J'ai bien accroché pendant les deux tiers du métrage, mais tout le délire avec les pseudo-spectateurs a fini par me laisser sur le bord de la route.
Pourtant, le pari de Quentin Dupieux de réaliser un film avec un pneu tueur en série est tenu pendant un bon moment. Le réalisateur parvient à nous faire croire en l'existence de ce pneu doté d'une conscience qui sitôt revenu à la vie va s’évertuer à détruire tout ce qu'il rencontre, en commençant par une bouteille en plastique et un scorpion qu'il va écraser, puis en faisant exploser par vibration bouteille en verre, oiseau, canette, lapin, etc. pour finir avec des êtres humains. La toute première scène où le pneu revient progressivement à la vie pour se remettre en route de manière chancelante dégage une certaine poésie plutôt bien vue. Techniquement, la manière dont le "personnage" principal est animé est sans faille. On le croit réellement doué d’une existence propre. L'effet est sûrement dû à des techniques toutes simples, mais qui fonctionnent du tonnerre.

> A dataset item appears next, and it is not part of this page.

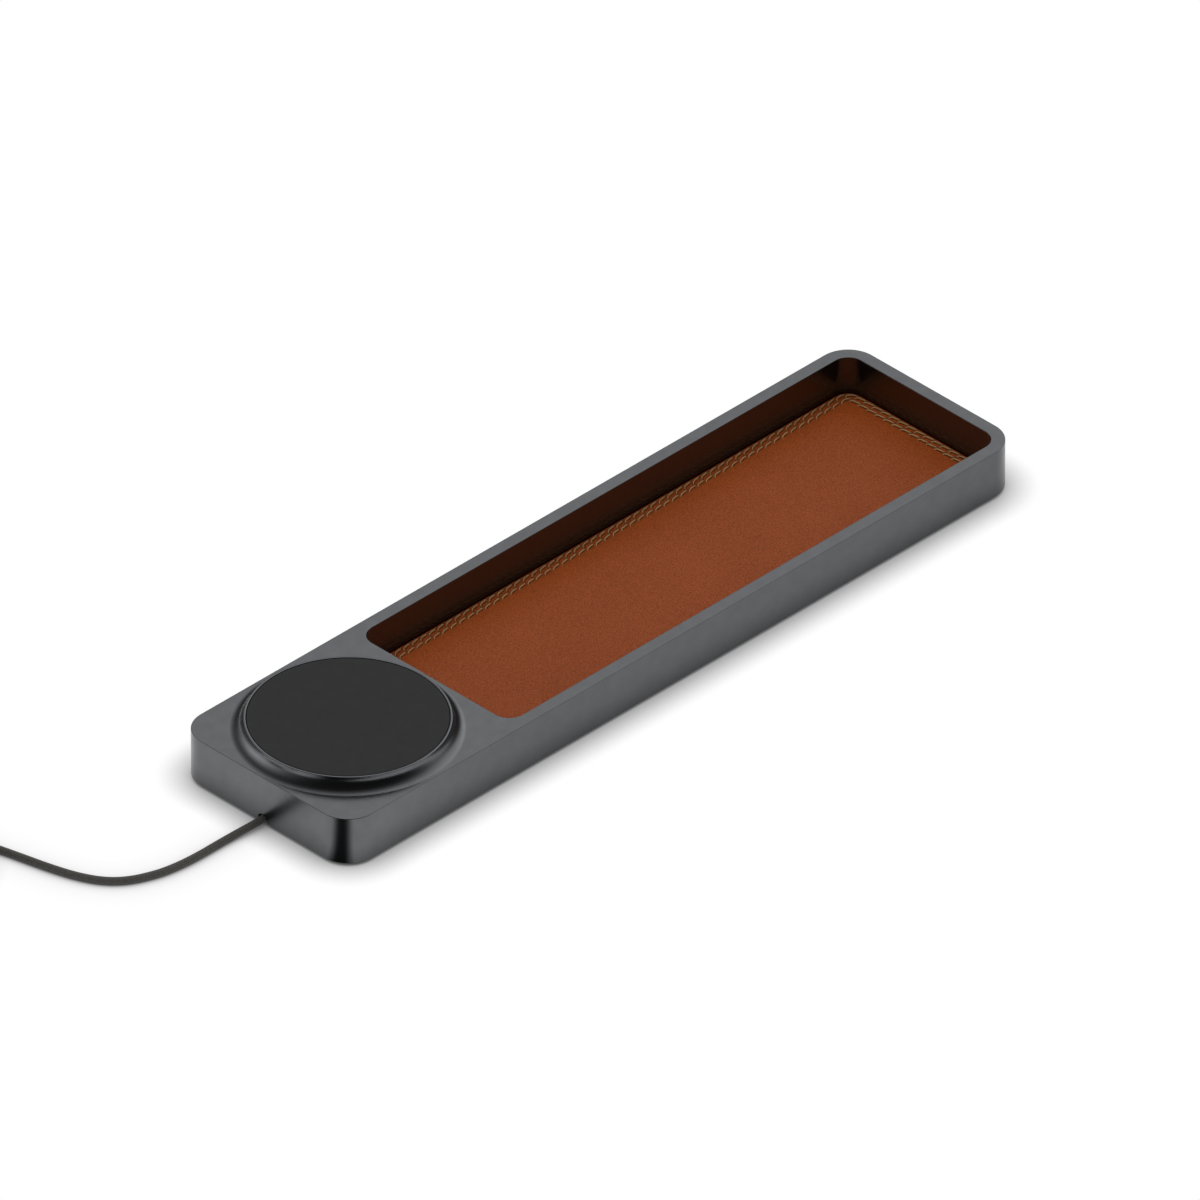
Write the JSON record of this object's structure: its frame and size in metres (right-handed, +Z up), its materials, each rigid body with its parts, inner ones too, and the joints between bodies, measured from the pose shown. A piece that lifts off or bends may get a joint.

Toute la première partie progresse à un rythme lent, mais proposant de chouettes idées de mise en scène et livrant ses touches d'humour avec parcimonie, comme par exemple une scène où le pneu va s'installer dans une chambre de motel pour y passer la nuit, y regarder la télé ou se doucher. Le moment où la femme de ménage retrouve des traces de pneu
sur les draps est tout à fait cocasse. Rubber possède une très belle photo, un beau sens du cadre. Le film reprend les codes des films de serial killer, notamment avec les plans bien gérés où l'on voit le pneu apparaître soudain derrière un chauffeur ou des plans en caméra subjective où apparaît en amorce un bout du pneu et ce qu'il voit en arrière-plan. Les derniers plans de la vengeance annoncée des pneus présente quelques plans bien iconiques, notamment devant le panneau Hollywood. Alors oui, les scènes de meurtre sont répétitives dans la manière dont elles sont filmées (pneu qui vibre, tête qui explose), mais ça ne m'a pas trop dérangé: je kiffe de voir des têtes qui explosent dans des effusions gores
Ce qui m'a gêné, c'est toute la partie avec les faux spectateurs qui est sympa au départ, commençant par le monologue du shérif qui intervient après être sorti du coffre d'une voiture et vient nous expliquer que le film sera une ode à l'absence de raison au cinéma, citant comme exemples l'assassinat de JFK dans le film éponyme ou le fait que le héros du Pianiste choisit de vivre reclus plutôt que de vivre de son art
Dans ce rôle, Stephen Spinella, excellent bad guy en col blanc de la 5ème saison de 24 heures chrono, livre une prestation pince sans rire très drôle, délivrant des répliques ironiques en gardant le plus grand sérieux.
La mise en abîme des réactions des spectateurs est au début plutôt fun, avec les spectateurs qui se disputent parce qu’untel parle pendant le film, leurs réactions qui font écho à ce que l'on peut penser à certains moments, et qui s'avère bien pratique pour nous dire que le pneu est tombé amoureux (à l'image, c'était pas flagrant), ou bien l'intervention du perso de Wings Hauser (bien charismatique) qui vient donner des conseils aux flics sur la méthode à utiliser pour détruire le pneu car l'intrigue se traîne. Mais cette histoire va phagocyter celle du pneu et finalement amener le film vers une fin qui m'a semblé comme un procédé utilisé par Dupieux pour boucler une intrigue qu'il ne savait pas comment terminer. Une fin de petit malin qui donne l'impression que le film nous a vendu du vent, et laisse sur une impression mitigée.